▶ [TASK DETAILS]: Extract the data exactly, missing nothing.
<<<<
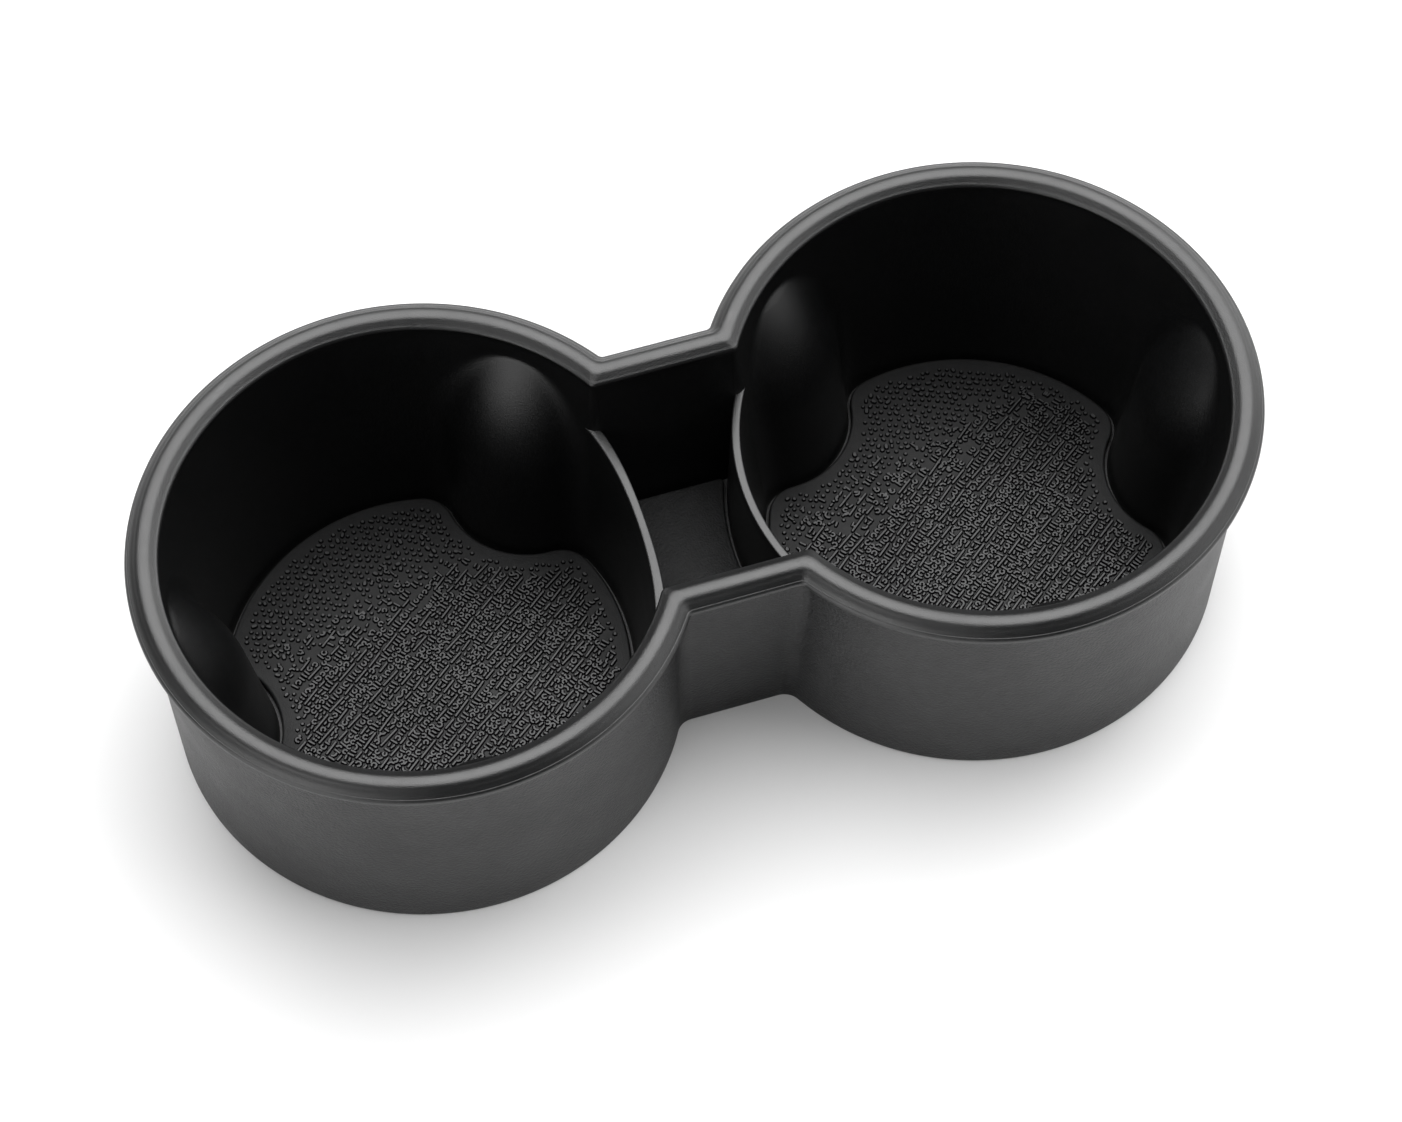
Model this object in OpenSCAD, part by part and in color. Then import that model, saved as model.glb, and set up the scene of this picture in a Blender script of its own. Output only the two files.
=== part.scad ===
// Drop-in cup holder for a car's centre console: one moulded tray with two tapered cups and a
// small compartment between them, and three loose mats on its floors.
// X runs along the tray from the left cup to the right, -Y is the front, +Z is up.
// The origin is the middle of the underside.

/* [Overall] */
// Height from the underside to the top of the rim
height = 52.4; // [42:0.1:64]
// Clear width of each cup at its mouth
mouth_d = 86.8; // [70:0.1:104]
// Lean of the inner walls from the vertical, in degrees
cup_taper = 8; // [6:0.1:9.6]
// Smallest distance between the mouths of the two cups
mouth_gap = 15; // [12:0.1:19]
// Clear width of the middle compartment at the rim
middle_w = 42.4; // [34:0.1:51]

/* [Walls] */
// Thickness of the cups' inner walls
liner_wall = 2.2; // [1.7:0.05:2.7]
// Thickness of the outer skirt at its lower edge
skirt_wall = 1.9; // [1.5:0.05:2.3]
// Thickness of the cup floors
floor_wall = 2; // [1.6:0.05:2.4]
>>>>
▶ [PROBLEM SOLUTION]:
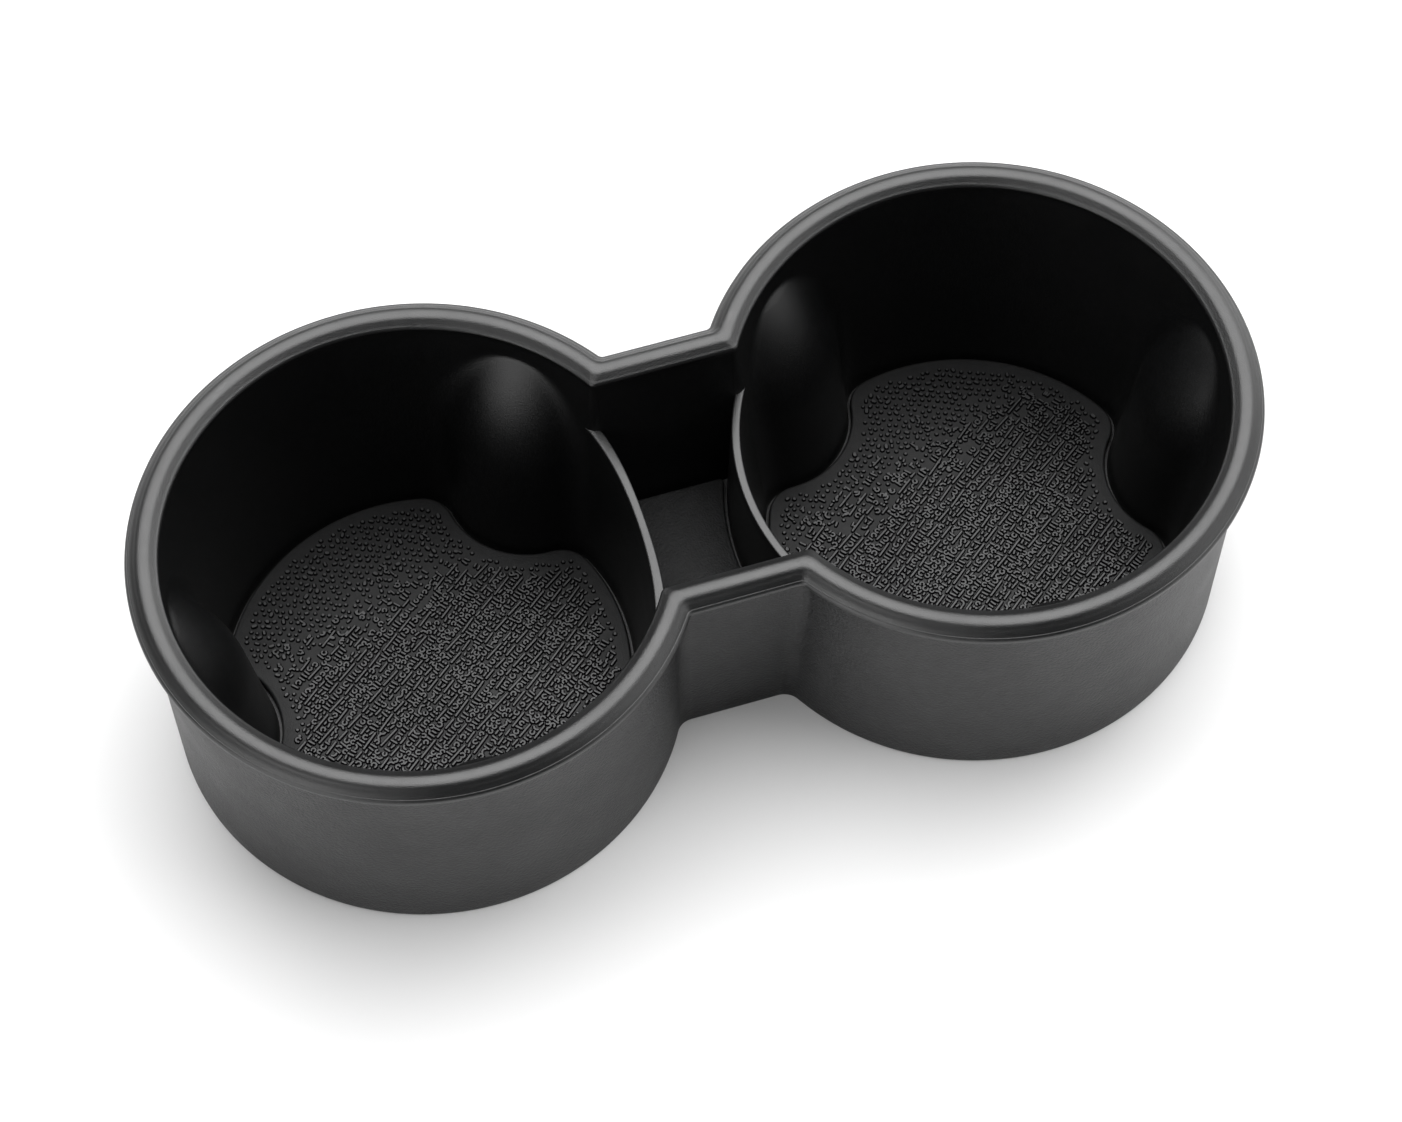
Model this object in OpenSCAD, part by part and in color. Then import that model, saved as model.glb, and set up the scene of this picture in a Blender script of its own. Output only the two files.
=== part.scad ===
// Drop-in cup holder for a car's centre console: one moulded tray with two tapered cups and a
// small compartment between them, and three loose mats on its floors.
// X runs along the tray from the left cup to the right, -Y is the front, +Z is up.
// The origin is the middle of the underside.

/* [Overall] */
// Height from the underside to the top of the rim
height = 52.4; // [42:0.1:64]
// Clear width of each cup at its mouth
mouth_d = 86.8; // [70:0.1:104]
// Lean of the inner walls from the vertical, in degrees
cup_taper = 8; // [6:0.1:9.6]
// Smallest distance between the mouths of the two cups
mouth_gap = 15; // [12:0.1:19]
// Clear width of the middle compartment at the rim
middle_w = 42.4; // [34:0.1:51]

/* [Walls] */
// Thickness of the cups' inner walls
liner_wall = 2.2; // [1.7:0.05:2.7]
// Thickness of the outer skirt at its lower edge
skirt_wall = 1.9; // [1.5:0.05:2.3]
// Thickness of the cup floors
floor_wall = 2; // [1.6:0.05:2.4]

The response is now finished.